If you look closely at the output, both file1 and file3 have the same inode number. Essentially, a hard link is a duplicate directory entry, where both entries point to the same data. In this case, we created a hard link that points to another file. With this hard link created, we can move file3 into another location on the filesystem and it will still be a link to file1. Hard links have a couple of limitations, however. First, you cannot create a hard link to a directory, only a file. Second, this link cannot be moved to a different filesystem. That makes sense, considering each filesystem has its own inodes. Inode 4456458 on my system would of course not point to the same file on another system, if this inode number even exists at all.

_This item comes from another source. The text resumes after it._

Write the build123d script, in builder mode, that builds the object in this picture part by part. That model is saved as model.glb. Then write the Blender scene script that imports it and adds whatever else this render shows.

To overcome these limitations, we can consider using a symbolic link instead. A symbolic link (also known as soft links or symlinks) is an entry that points to another directory or file. This is different to a hard link, because a hard link is a duplicate entry that references an inode, while a symbolic link references a specific path. Symbolic links can not only be moved around between filesystems (as these do not share the same inode number as the original file), we can also create a symbolic link to a directory as well. To illustrate how a symbolic link works, let’s create one. In my case, I’ll delete file3 and recreate it as a symbolic link. We’ll again use the ln command:

rm file3
ln -s file1 file3  

With the -s option of ln, I’m creating a symbolic link. First, I deleted the original hard link with the rm command (which doesn’t disturb the original) and then created a symbolic link, also named file3. If we use ls -i again, we’ll see that file3 does not have the same inode number as file1:

Output of ls -i after creating a symbolic link

That’s not the only thing that’s different in the output, though. Notice that the inode numbers of each file are all different. At this point, the main difference from a hard link should become apparent. A symbolic link is not a clone of the original file; it’s simply a pointer to the original file’s path. Any commands you execute against file3 are actually being run against the target that the link is pointing to.

In practice, symbolic links are incredibly useful when it comes to server administration. However, it’s important not to go crazy and create a great number of symbolic links all over the filesystem. This certainly won’t be a problem for you if you are the only administrator on the server, but if you resign and someone takes your place, it will be a headache for them to figure out all of your symbolic links and map where they lead to. You can certainly create documentation for your symbolic links, but then you’d have to keep track of them and constantly update documentation. My recommendation is to only create symbolic links when there are no other options, or if doing so benefits your organization and streamlines your file layout.

Getting back to the subject of symbolic links versus hard links, you’re probably wondering which one you should use and when to use it. The main benefit of a hard link is that you can move either file (the link or the original) to anywhere on the same filesystem and the link will not break. This is not true of symbolic links; however, if you move the original file, the symbolic link will be pointing to a file that no longer exists at that location. Hard links are basically duplicate entries pointing to the same object, and thus have the same inode number, so both will have the same file size and content. A symbolic link is merely a pointer-nothing more, nothing less.

However, even though I just spoke about the several benefits of hard links, I actually recommend symbolic links for most use cases. They can cross filesystems, can be linked to directories, and are easier to determine from the output where they lead. If you move hard links around, you may forget where they were originally located or which file actually points to which. Sure, with a few commands you can find them and map them easily. But overall, symbolic links are more convenient in the long run. As long as you’re mindful of recreating your symbolic link whenever you move the original file (and you use them only when you need to), you shouldn’t have an issue.